Missing context. The author understands why this matters. The reader doesn’t have that context. The RFC feels like a solution in search of a problem.
No clear ask. “Comments welcome” is not a useful ask. “Do you agree with the choice of Flink over Kafka Streams? Do you see any operational risks with the deployment model?” is a useful ask.
No deadline. Without a deadline, the discussion drifts and the RFC enters a state of “not quite decided” that can persist for weeks.
The Format That Worked
## [Title]
**Author**: [name]
**Status**: Draft | Review | Decided | Implemented
**Decision needed by**: [date]
---
### Decision
[1-3 sentences. What has been decided or what needs to be decided.
This is the most important section. Put it first.]
### Context
[2-4 paragraphs. Why are we making this decision now? What problem
are we solving? What constraints apply?]
### Options Considered
**Option A: [Name]**
[2-3 sentences describing it]
Pros: ...
Cons: ...
**Option B: [Name]**
[2-3 sentences describing it]
Pros: ...
Cons: ...
### Recommendation
[Which option you recommend and why. Be direct.
"I recommend Option A because X" not "Option A may be worth considering."]
### Open Questions
- [Specific thing you need input on]
- [Another thing]
### Appendix (optional)
[Background detail for those who want to go deeper]
Why Each Section Matters
Decision first: reviewers who only read one section read the first. Putting the decision first means even a quick reader knows what’s being decided.
Status and deadline: “Decision needed by Friday” creates urgency. Without a deadline, reviews drift. The status field lets people know whether this is still open or already settled.
Context separate from decision: keeps the narrative of the context from burying the decision. Forces the author to articulate why this matters in isolation.
Explicit options: forcing yourself to write out multiple options, with honest pros and cons for each, often reveals that the “obvious” choice isn’t as obvious as you thought. It also gives reviewers something concrete to react to.
Open questions: the most important thing to get right. These are the specific things you need from reviewers. Vague asks get vague responses. “Does anyone see operational risks with running two Flink clusters?” gets specific responses.
The Review Process
Share the RFC before the meeting, not at it. Async reading produces better comments than reading in a room together. Give 2–3 days for async review before any synchronous discussion.
Use comments in the document. Google Docs or Notion inline comments on specific sections beats “thoughts?” in Slack. Specific comments stay attached to the specific text being discussed.
Designate a decision maker. RFC discussions stall when everyone’s opinion carries equal weight and consensus is required. Designate who makes the final call. Everyone comments; one person decides.

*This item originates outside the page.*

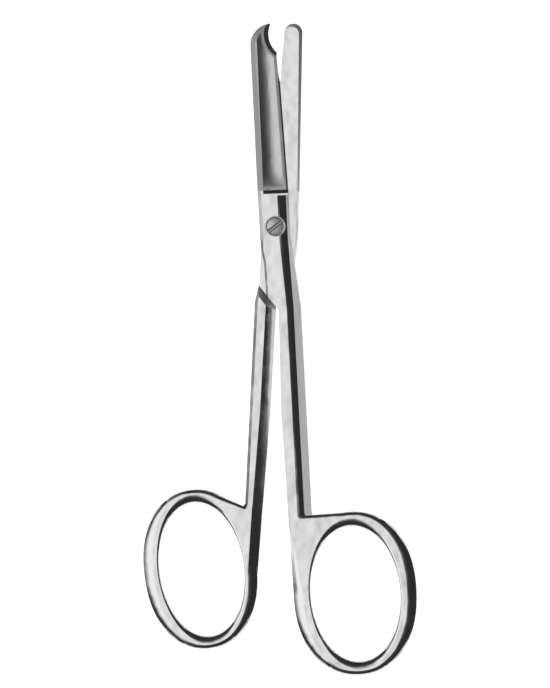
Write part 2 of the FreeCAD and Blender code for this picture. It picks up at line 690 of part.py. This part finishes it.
def screw():
    """Slotted pivot screw: domed head, smooth bearing, thread in the plain half."""
    head = SCREW_HEAD_DIAMETER / 2
    bearing = SCREW_SHANK_DIAMETER / 2
    thread = SCREW_THREAD_DIAMETER / 2
    seat = SCREW_SEAT + SCREW_SEAT_CLEARANCE
    end = -JOINT_FACE
    rim = JOINT_FACE - SCREW_HEAD_CHAMFER
    profile = [
        (0, end),
        (thread - SCREW_END_CHAMFER, end),
        (thread, end + SCREW_END_CHAMFER),
        (thread, -LAP),
        (bearing, LAP),
        (bearing, seat),
        (head, seat),
        (head, rim),
        (head - SCREW_HEAD_CHAMFER, JOINT_FACE),
    ]
    points = [vector(r, 0, w) for r, w in profile]
    crown = vector(0, 0, JOINT_FACE + SCREW_HEAD_DOME)
    rim_point = points[-1]
    shoulder = vector(rim_point.x / 2, 0, JOINT_FACE + SCREW_HEAD_DOME * 0.75)
    edges = [Part.LineSegment(a, b).toShape() for a, b in zip(points, points[1:])]
    edges.append(Part.Arc(rim_point, shoulder, crown).toShape())
    edges.append(Part.LineSegment(crown, points[0]).toShape())
    body = Part.Face(Part.Wire(edges)).revolve(vector(0, 0), vector(0, 0, 1), 360)
    length = SCREW_HEAD_DIAMETER * 2
    round_level = JOINT_FACE - SLOT_DEPTH + SLOT_WIDTH / 2
    slot = Part.makeBox(length, SLOT_WIDTH, JOINT_FACE)
    slot.translate(vector(-length / 2, -SLOT_WIDTH / 2, round_level))
    round_start = vector(-length / 2, 0, round_level)
    slot = slot.fuse(Part.makeCylinder(SLOT_WIDTH / 2, length, round_start, vector(1, 0, 0)))
    slot.rotate(vector(0, 0), vector(0, 0, 1), SLOT_ANGLE)
    return body.cut(slot)


def to_rest(shape, turned_over, turn):
    """From a half's own closed frame to its place in the scissors lying at rest."""
    placed = shape.copy()
    if turned_over:
        placed.rotate(vector(0, 0), vector(0, 1, 0), 180)
    placed.translate(vector(0, 0, JOINT_FACE))
    placed.rotate(vector(0, 0), vector(0, 0, 1), turn)
    return placed


def save(name, shape):
    solid = shape.removeSplitter()
    solid.exportStep("parts/" + name + ".step")


hook_handle = handle(HOOK, hook_inner_profile, False)
plain_handle = handle(PLAIN, plain_inner_profile, True)
hook_half = hook_handle.fuse(hook_blade()).cut(screw_passage(True))
plain_half = plain_handle.fuse(plain_blade()).cut(screw_passage(False))
save("hook_blade_half", to_rest(hook_half, False, OPEN_AT_REST / 2))
save("plain_blade_half", to_rest(plain_half, True, -OPEN_AT_REST / 2))
save("pivot_screw", to_rest(screw(), False, 0.0))
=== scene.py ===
import math

import bpy
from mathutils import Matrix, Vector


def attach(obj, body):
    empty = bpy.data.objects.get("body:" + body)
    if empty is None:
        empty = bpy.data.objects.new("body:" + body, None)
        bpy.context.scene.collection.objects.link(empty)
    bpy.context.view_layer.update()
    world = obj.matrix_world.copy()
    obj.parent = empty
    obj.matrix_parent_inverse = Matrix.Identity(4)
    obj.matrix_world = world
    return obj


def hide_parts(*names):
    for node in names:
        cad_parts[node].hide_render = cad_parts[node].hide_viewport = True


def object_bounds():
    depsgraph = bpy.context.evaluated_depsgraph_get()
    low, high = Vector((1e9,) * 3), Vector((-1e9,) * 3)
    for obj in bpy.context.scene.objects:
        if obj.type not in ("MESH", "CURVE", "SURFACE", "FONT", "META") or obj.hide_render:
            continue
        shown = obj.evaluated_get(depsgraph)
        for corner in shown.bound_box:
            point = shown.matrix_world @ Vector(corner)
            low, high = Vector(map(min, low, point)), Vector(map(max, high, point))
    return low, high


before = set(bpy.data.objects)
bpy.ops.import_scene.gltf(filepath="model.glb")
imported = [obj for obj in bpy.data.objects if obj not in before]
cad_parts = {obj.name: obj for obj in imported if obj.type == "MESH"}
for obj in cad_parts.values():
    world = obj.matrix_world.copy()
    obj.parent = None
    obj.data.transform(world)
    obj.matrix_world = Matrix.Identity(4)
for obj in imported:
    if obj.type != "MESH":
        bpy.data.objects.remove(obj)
cad_low, cad_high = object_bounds()


# Upper half with the hook blade: one drop forging of hardened stainless steel, ground flat at its
# joint and hollow along its blade. Flats, rings and shanks are polished, while the blade's bevels,
# the steep sides and the hollow keep a satin grind.
WELD_DISTANCE = 0.000002
FORGED_SHARP_ANGLE = 21.0
LEVEL_NORMAL = 0.9998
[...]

Close the loop. After the decision is made, update the RFC with:
- Final decision and rationale
- Any rejected alternatives and why
- Names of people consulted
This becomes institutional memory. Six months later, when someone asks “why did we use Flink?”, the answer is in the RFC.
What a Good RFC Unlocks
Disagreement discovered cheaply. The cost of disagreement in a 30-minute RFC review is zero. The cost of disagreement three weeks into implementation is weeks of rework.
Asynchronous participation. Not everyone who has relevant input can attend every meeting. An RFC captures decisions in a format that people can engage with in their own time.
Onboarding material. New team members who read the RFC archive understand not just what was built but why. This is significantly more useful than code comments or documentation that describes the “what” without the “why.”
Trust. Engineers who see their input reflected in decisions feel heard. Engineers who watch decisions happen in rooms they weren’t in feel excluded. RFCs make decisions more visible and the reasoning more transparent.
What RFCs Don’t Fix
Low-trust environments. If the team doesn’t trust that feedback will be genuinely considered, RFCs become theater — people write comments for the record, not because they expect to change anything. Fix the trust problem first.
Analysis paralysis. Some teams use RFC processes to delay decisions indefinitely. A RFC is a decision-making tool, not a decision-avoiding tool. Set a deadline and hold to it.
Decisions that don’t need a RFC. Not every technical decision needs a formal document. Small, reversible, low-stakes choices should be made quickly and informally. Reserve RFCs for decisions that are hard to reverse, affect multiple people, or require shared understanding to execute well.
The discipline of asking “does this need an RFC?” is itself useful. If the answer is “yes, because we’ll regret not having alignment before we start,” write one. If the answer is “no, because we can just try it and change it if it’s wrong,” don’t.